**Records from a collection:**
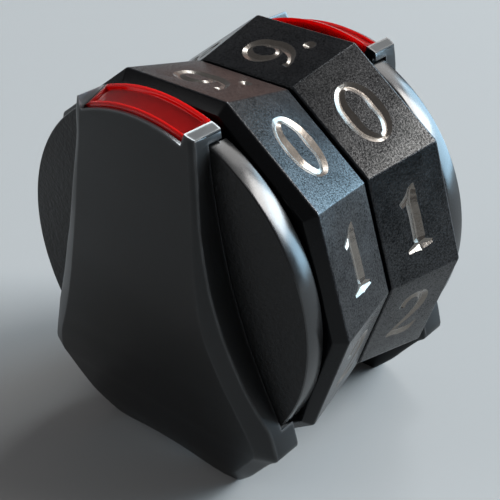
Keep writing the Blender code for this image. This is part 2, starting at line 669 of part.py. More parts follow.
def band(name, side):
    """One shield-shaped band with its pegs, its foot and the room for its red insert."""
    body = band_loft(name, side)
    rim = add_piece(name + "_rim", shaft_mesh(name + "_rim", PLATE_RADIUS + SEAT_GAP,
                                              BAND_BACK - CUT_OVERRUN, PLATE_FACE + FIT_GAP,
                                              ROUND_STEPS), side)
    half = BAND_TOP_HALF_WIDTH
    keep = add_piece(name + "_keep", box_mesh(name + "_keep", (0, -half, NOTCH_FLOOR + SEAT_GAP),
                                              (BAND_FACE, half, BAND_TOP + CUT_OVERRUN)), side)
    combine(rim, keep)
    combine(body, rim)
    combine(body, top_limit(name + "_top", side))
    room = top_sector(name + "_room", room_profile(), INSERT_HALF_WIDTH + FIT_GAP, side)
    combine(body, room)
    start = PLATE_FACE - PEG_LENGTH
    for up in (-PEG_ORBIT, PEG_ORBIT):
        peg = add_piece(name + "_peg", shaft_mesh(name + "_peg", PEG_RADIUS, start,
                                                  PLATE_FACE + CUT_OVERRUN, SMALL_STEPS, 0.0, up),
                        side)
        combine(body, peg, "UNION")
    pad = BAND_ROW_SHARES[-1][1] * BAND_HALF_WIDTH - FOOT_PAD
    arch_radius = (pad ** 2 + FOOT_ARCH ** 2) / (2 * FOOT_ARCH)
    arch = add_piece(name + "_arch", shaft_mesh(name + "_arch", arch_radius, BAND_BACK - CUT_OVERRUN,
                                                BAND_FACE, 2 * ROUND_STEPS, 0.0,
                                                -FOOT_DROP + FOOT_ARCH - arch_radius), side)
    combine(body, arch)
    return body


def red_insert(name, side):
    return top_sector(name, insert_profile(), INSERT_HALF_WIDTH, side, RED)


def build_side(hand, word):
    """Everything on one side of the counter's middle."""
    side = bpy.data.objects.new(word + "_side", None)
    PARTS.objects.link(side)
    side.parent = COUNTER
    side.rotation_euler = (0, 0, 0 if hand > 0 else HALF_TURN)
    drum("drum_" + word, side, hand)
    hub_bush("hub_bush_" + word, side)
    washer_start = HUB_FACE + SEAT_GAP
    washer("thrust_washer_" + word, side, washer_start, washer_start + THRUST_WASHER_THICKNESS)
    end_plate("end_plate_" + word, side)
    screw("axle_screw_" + word, side, AXLE_SCREW_RADIUS, AXLE_SCREW_HEAD_RADIUS,
          AXLE_END - AXLE_SCREW_LENGTH + SEAT_GAP, SCREW_SEAT + FIT_GAP,
          SCREW_SEAT + FIT_GAP + AXLE_SCREW_HEAD)
    click_spring("click_spring_" + word, side)
    eye_y, eye_z = spring_eye()
    under_head = SPRING_START - FIT_GAP
    screw("spring_screw_" + word, side, SPRING_SCREW_RADIUS, SPRING_SCREW_HEAD_RADIUS,
          SPRING_SCREW_TIP, under_head, under_head - SPRING_SCREW_HEAD, eye_y, eye_z)
    band("band_" + word, side)
    red_insert("insert_" + word, side)


clear_scene()
PARTS = new_collection("life_counter")
CUTTERS = new_collection("cutters")
COUNTER = bpy.data.objects.new("counter", None)
PARTS.objects.link(COUNTER)
COUNTER.location = (0, 0, AXLE_HEIGHT)

DRUM_BLACK = material("drum black", (0.035, 0.037, 0.042), 0.42)
PLATE_BLACK = material("plate black", (0.02, 0.02, 0.02), 0.6)
BAND_BLACK = material("band black", (0.03, 0.03, 0.031), 0.4)
RED = material("clear red", (0.55, 0.02, 0.015), 0.15)
STEEL = material("steel", (0.6, 0.6, 0.62), 0.3, 1.0)
ACETAL = material("white acetal", (0.8, 0.8, 0.76), 0.4)

axle("axle")
washer("centre_washer", COUNTER, -CENTRE_WASHER_REACH, CENTRE_WASHER_REACH)
build_side(1, "right")
build_side(-1, "left")
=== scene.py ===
"""The look of a two-drum life counter, built round its packed construction.

Each operator makes one kind of piece: the number drums with their carved numerals, the end
plates, the shield-shaped bands, the red inserts, the finish of the inner works, and the stage.
Lengths are in metres. The axle runs along X and the counter's front looks along -Y.
"""
import json
import math

import bmesh
import bpy
from mathutils import Matrix, Vector


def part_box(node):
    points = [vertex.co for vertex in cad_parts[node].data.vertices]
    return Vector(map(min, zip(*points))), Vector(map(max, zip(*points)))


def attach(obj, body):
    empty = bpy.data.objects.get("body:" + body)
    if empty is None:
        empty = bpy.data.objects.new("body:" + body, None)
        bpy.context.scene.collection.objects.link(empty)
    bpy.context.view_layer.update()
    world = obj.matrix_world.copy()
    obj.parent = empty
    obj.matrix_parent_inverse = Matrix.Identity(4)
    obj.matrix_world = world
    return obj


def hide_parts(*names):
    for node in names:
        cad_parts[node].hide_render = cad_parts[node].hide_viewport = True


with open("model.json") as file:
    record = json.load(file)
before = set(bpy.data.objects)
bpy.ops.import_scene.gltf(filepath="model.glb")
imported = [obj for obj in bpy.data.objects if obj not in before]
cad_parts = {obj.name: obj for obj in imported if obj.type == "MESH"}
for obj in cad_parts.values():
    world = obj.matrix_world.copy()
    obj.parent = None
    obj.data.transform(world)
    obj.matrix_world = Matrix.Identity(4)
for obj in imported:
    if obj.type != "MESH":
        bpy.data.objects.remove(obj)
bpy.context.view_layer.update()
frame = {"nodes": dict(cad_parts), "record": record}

bl_info = {
    "name": "Life Counter Looks",
    "version": (1, 0, 0),
    "blender": (4, 5, 0),
    "location": "3D View > Sidebar > Counter",
    "description": "Dresses the pieces of a two-drum life counter and sets its stage",
    "category": "Object",
}

MM = 0.001
RIGHT_ANGLE = math.pi / 2
FULL_TURN = 2 * math.pi

# Each hand is its side along X, and has its word
WORDS = {-1: "left", 1: "right"}

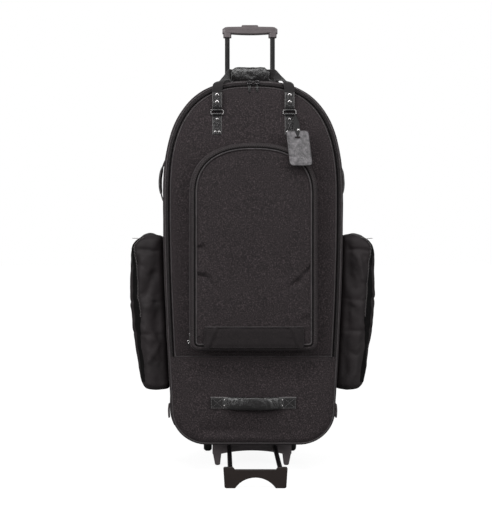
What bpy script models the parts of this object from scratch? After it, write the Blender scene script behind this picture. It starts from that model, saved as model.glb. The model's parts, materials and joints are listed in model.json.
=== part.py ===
import math

import bmesh
import bpy
from mathutils import Vector

# Tuba bag on wheels. Metres, +Z up, the front faces -Y, origin on the floor at the middle of the footprint.

# Clearances
seat = 0.0003          # between parts that touch
running = 0.0006       # between parts that slide or turn in each other

# Bag body
bagTop = 1.185
bagBottom = 0.084
bagDepth = 0.385
halfWidth = 0.2725     # at the shoulder, where the arch springs
shoulderHeight = 0.82
archPower = 2.7
hipHeight = 0.19       # top of the rounded bottom corners
cornerCentre = 0.139
cornerWidth = 0.110
edgeRound = 0.030      # rounding between gusset and front or back
wall = 0.012           # padded wall
backWall = 0.014
backBoardHalf, backBoardTop, backBoardCorner = 0.115, 1.09, 0.03
boardThickness, floorLift = 0.003, 0.012
boardFront, boardBack = 0.050, 0.045     # bottom board, inside the front and back faces
lipAngle = 46.0        # where the tub ends on the front rounding, degrees from the side
zipStart, zipEnd = 47.5, 68.0
rimGap = 1.5           # between tub and lower front panel, in degrees of the rounding
zipThickness = 0.0025
lidThickness = 0.014
seamHeight = 0.352     # fold line of the lid

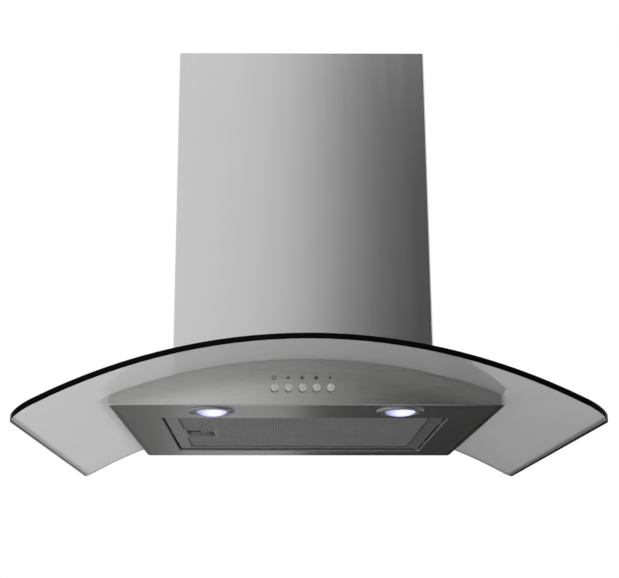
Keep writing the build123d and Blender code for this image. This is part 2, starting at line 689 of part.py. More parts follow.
def filter_layers():
    """Two expanded sheets with the grease-holding pad between them."""
    low = HOOK_Z
    high = FILTER_TOP - 2 * FILTER_SHEET
    way = latch_slot(-FILTER_WIDTH / 2, -FILTER_WIDTH / 2 + FILTER_BAND + POCKET_SIDE + CUT)
    pad = crimped_pad(low + FILTER_SHEET, high) - pocket_box(SEAT_GAP, 0) - way
    open_above = pocket_box(SEAT_GAP, 0)
    pad -= Pos(0, 0, FILTER_THICK) * open_above
    return [mesh_sheet(low) - way, mesh_sheet(high)], pad


def latch_pocket():
    """A pressed finger pocket, open below, that guides the latch and holds its spring."""
    outer = pocket_box(0)
    box = outer.bounding_box()
    inside_x = (box.min.X + FILTER_SHEET, box.max.X - FILTER_SHEET)
    inside_y = (box.min.Y + FILTER_SHEET, box.max.Y - FILTER_SHEET)
    rim = block(
        (box.min.X - POCKET_RIM, box.max.X + POCKET_RIM),
        (box.min.Y - POCKET_RIM, box.max.Y + POCKET_RIM),
        (FILTER_RECESS, HOOK_Z),
    )
    rim = fillet(rim.edges().filter_by(Axis.Z), POCKET_RIM)
    pocket = outer + rim - block(inside_x, inside_y, (0, box.max.Z - FILTER_SHEET))
    return pocket - latch_slot(box.min.X - CUT, box.min.X + FILTER_SHEET + CUT)


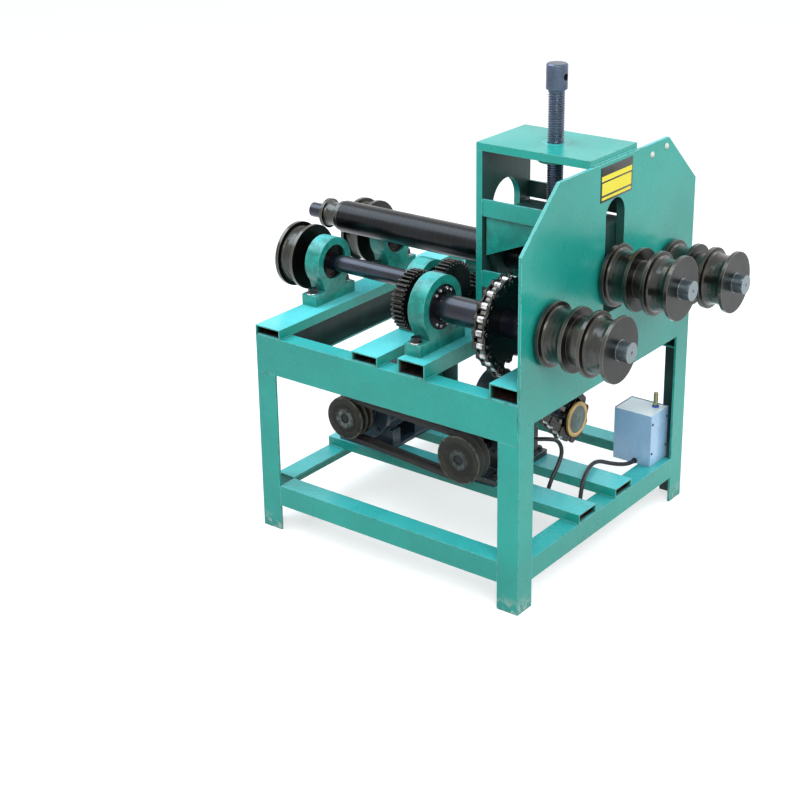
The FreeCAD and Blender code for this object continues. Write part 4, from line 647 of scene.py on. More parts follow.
# Every finish: what makes it, its colour as a shade or a setting's name, what sets it apart,
# and the nodes that carry it. Those without nodes are for the small parts that are made here.
FINISH_TABLE = {
    "stand enamel": (enamel, "enamel", {"joints": (DECK_Z, LEG_TOP)},
                     ("front_rail", "low_rails", "screw_nut", "idler_mount")),
    "leg enamel": (enamel, "enamel", {
        "joints": (LEG_TOP,),
        "soiled": shaded_within(x=(0.388, 0.3943), y=(PLATE_Y + 0.0064, BACK_Y - 0.0064))},
        ("legs",)),
    "back rail enamel": (enamel, "enamel", {
        "soiled": shaded_within(y=(NO_LIMIT, BACK_Y - 0.0047), z=CHANNEL_Z)}, ("back_rail",)),
    "side rail enamel": (enamel, "enamel", {
        "soiled": shaded_within(x=(NO_LIMIT, 0.3953), z=CHANNEL_Z)}, ("side_rails",)),
    "front tube enamel": (enamel, "enamel", {
        **SKY_SHEEN, "soiled": open_tubes(0, FRONT_TUBES_Y, RAIL_Z, DECK_Z, CROSS_RUN)},
        ("front_cross_tubes",)),
    "rear tube enamel": (enamel, "enamel", {
        **SKY_SHEEN, "soiled": open_tubes(0, REAR_TUBES_Y, RAIL_Z, RAIL_Z + FLAT_TUBE, CROSS_RUN)},
        ("rear_cross_tubes",)),
    "base tube enamel": (enamel, "enamel", {
        **SKY_SHEEN,
        "soiled": open_tubes(1, LOW_TUBES_X, LOW_RAIL_Z, LOW_RAIL_Z + FLAT_TUBE, LOW_RUN)},
        ("base_tubes",)),
    "plate enamel": (enamel, "enamel", {
        "edge": 0.75, "joints": (DECK_Z,), "soiled": shaded_slot(*SLOT)}, ("front_plate",)),
    "tower top enamel": (enamel, "enamel", {
        "dusty": (0.0, 0.2), "soiled": shaded_within(z=(0.0, 1.0293))}, ("tower_top_plate",)),
    "tower back enamel": (enamel, "enamel", {
        "soiled": shaded_within(y=(NO_LIMIT, PLATE_Y + 0.3105))}, ("tower_back_plate",)),
    "tower bar enamel": (enamel, "enamel", {
        "soiled": shaded_within(x=(NO_LIMIT, 0.1003))}, ("tower_side_bars",)),
    "carriage enamel": (enamel, "enamel", {
        "cast": 0.6, "soiled": shaded_within(x=(NO_LIMIT, 0.0957))}, ("carriage_frame",)),
    "housing enamel": (enamel, "enamel", {"wear": 0.8, "cast": 0.85},
                       ("main_housings", "rear_housings", "flange_bearings")),
    "gearbox enamel": (enamel, "gearbox_paint", {
        "wear": 0.7, "pale": shade(84, 104, 116), "dusty": (0.2, 0.6)},
        ("gearbox_case", "gearbox_covers")),
    "motor enamel": (enamel, "motor_paint", {
        "wear": 0.6, "pale": shade(92, 116, 148), "dusty": (0.2, 0.6)},
        ("motor_body", "motor_fan_cover", "motor_terminal_box")),
    "box enamel": (enamel, "box_paint", {
        "wear": 0.25, "pale": shade(238, 250, 255), "dusty": (0.9, 1.0), "coat": 0.6},
        ("control_box", "control_box_cover")),

    "side roll steel": (turned_steel, "roll_steel", {**ROLL, "axis": MAIN_AXIS},
                        ("left_rolls", "right_rolls")),
    "centre roll steel": (turned_steel, "roll_steel", {
        **ROLL, "axis": CENTRE_AXIS, "mirrored": False}, ("centre_rolls", "centre_rear_roll")),
    "rear wheel steel": (turned_steel, "roll_steel", {**WHEEL, "axis": REAR_AXIS},
                         ("left_rear_wheel", "right_rear_wheel")),
    "main shaft steel": (turned_steel, "shaft_steel", {
        **SHAFT, "axis": MAIN_AXIS, "nose": NOSE_Y}, ("left_main_shaft", "right_main_shaft")),
    "rear shaft steel": (turned_steel, "shaft_steel", {**SHAFT, "axis": REAR_AXIS},
                         ("left_rear_shaft", "right_rear_shaft")),
    "centre shaft steel": (turned_steel, "shaft_steel", {
        **SHAFT, "axis": CENTRE_AXIS, "mirrored": False, "nose": NOSE_Y}, ("centre_shaft",)),
    "output shaft steel": (turned_steel, "shaft_steel", {
        "axis": OUTPUT_AXIS, "mirrored": False}, ("output_shaft",)),
    "tube steel": (turned_steel, shade(18, 20, 24), {
        "axis": CENTRE_AXIS, "mirrored": False, "rough": (0.26, 0.4), "lines": 160.0,
        "coat": 0.22}, ("centre_tube",)),

    "main gear steel": (toothed_steel, GEAR_BLACK, {"axis": MAIN_AXIS, "tooth": 0.0765},
                        ("left_main_gear", "right_main_gear")),
    "rear gear steel": (toothed_steel, GEAR_BLACK, {"axis": REAR_AXIS, "tooth": 0.0765},
                        ("left_rear_gear", "right_rear_gear")),
    "idler gear steel": (toothed_steel, GEAR_BLACK, {
        "axis": IDLER_AXIS, "mirrored": False, "tooth": 0.0925}, ("idler_gear",)),
    "driven sprocket steel": (toothed_steel, "chain_steel", {
        "axis": MAIN_AXIS, "tooth": 0.098}, ("driven_sprocket",)),
    "drive sprocket steel": (toothed_steel, "chain_steel", {
        "axis": OUTPUT_AXIS, "mirrored": False, "tooth": 0.049, "hub": 0.0348,
        "hub_colour": shade(74, 86, 82)}, ("drive_sprocket",)),
    "chain links": (chain_finish, "chain_steel", {}, ("roller_chain",)),

    "bearing steel": (plain_steel, shade(38, 35, 33), {"rough": (0.2, 0.36), "metal": 0.9},
                      ("shaft_bearings", "tube_bushes")),
    "cover steel": (plain_steel, shade(38, 38, 42), {"rough": (0.26, 0.42), "metal": 0.8},
                    ("bearing_covers",)),
    "bolt steel": (plain_steel, shade(52, 52, 54), {"rough": (0.25, 0.42)},
                   ("housing_bolts", "worm_shaft", "motor_shaft")),
    "screw steel": (plain_steel, shade(80, 91, 108), {"rough": (0.22, 0.4), "brown": 0.2},
                    ("lead_screw",)),
    "lever steel": (plain_steel, shade(150, 150, 110), {
        "rough": (0.2, 0.34), "metal": 0.9, "brown": 0.2}, ("switch_lever",)),
    "ring ochre": (plain_steel, shade(196, 158, 100), {
        "rough": (0.4, 0.6), "metal": 0.5, "brown": 0.35}, ()),
    "cap steel": (plain_steel, shade(84, 98, 94), {
        "rough": (0.3, 0.5), "metal": 0.7, "brown": 0.3}, ()),
    "zinc plate": (plain_steel, shade(196, 196, 190), {
        "rough": (0.2, 0.36), "metal": 0.95, "brown": 0.15}, ()),
    "bright steel": (plain_steel, shade(200, 200, 200), {
        "rough": (0.16, 0.28), "metal": 0.95, "brown": 0.1}, ()),

    "gearbox pulley iron": (pulley_finish, "pulley_iron", {
        "place": (GEARBOX_Y, WORM_Z), "hub": 0.026, "web": 0.048, "rim": 0.065, "bright": 0.3},
        ("gearbox_pulley",)),
    "motor pulley iron": (pulley_finish, "pulley_iron", {
        "place": (MOTOR_Y, MOTOR_Z), "hub": 0.027, "web": 0.042, "rim": 0.058, "bright": 0.9},
        ("motor_pulley",)),

    "pale screw": (gloss_paint, shade(216, 210, 196), {"rough": 0.3}, ()),
    "sign black": (gloss_paint, shade(22, 22, 20), {"rough": 0.28}, ()),
    "sign yellow": (gloss_paint, shade(240, 222, 28), {"rough": 0.34}, ()),
    "seam blue": (gloss_paint, shade(52, 78, 128), {"rough": 0.35}, ()),
    "belt rubber": (rubber, shade(40, 38, 36), {"rough": (0.55, 0.75)}, ("drive_belts",)),
    "cable rubber": (rubber, shade(38, 38, 44), {"rough": (0.35, 0.55)}, ("motor_cable",)),
    "collar plastic": (rubber, shade(52, 92, 190), {"rough": (0.3, 0.4)}, ("switch_collar",)),
    "gland plastic": (rubber, shade(36, 36, 38), {"rough": (0.35, 0.5)}, ("cable_glands",)),
}
FINISHES = {}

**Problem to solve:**
Go through the data and gather every line that holds "starting".

**Result of the task:**
Keep writing the Blender code for this image. This is part 2, starting at line 669 of part.py. More parts follow.
Keep writing the build123d and Blender code for this image. This is part 2, starting at line 689 of part.py. More parts follow.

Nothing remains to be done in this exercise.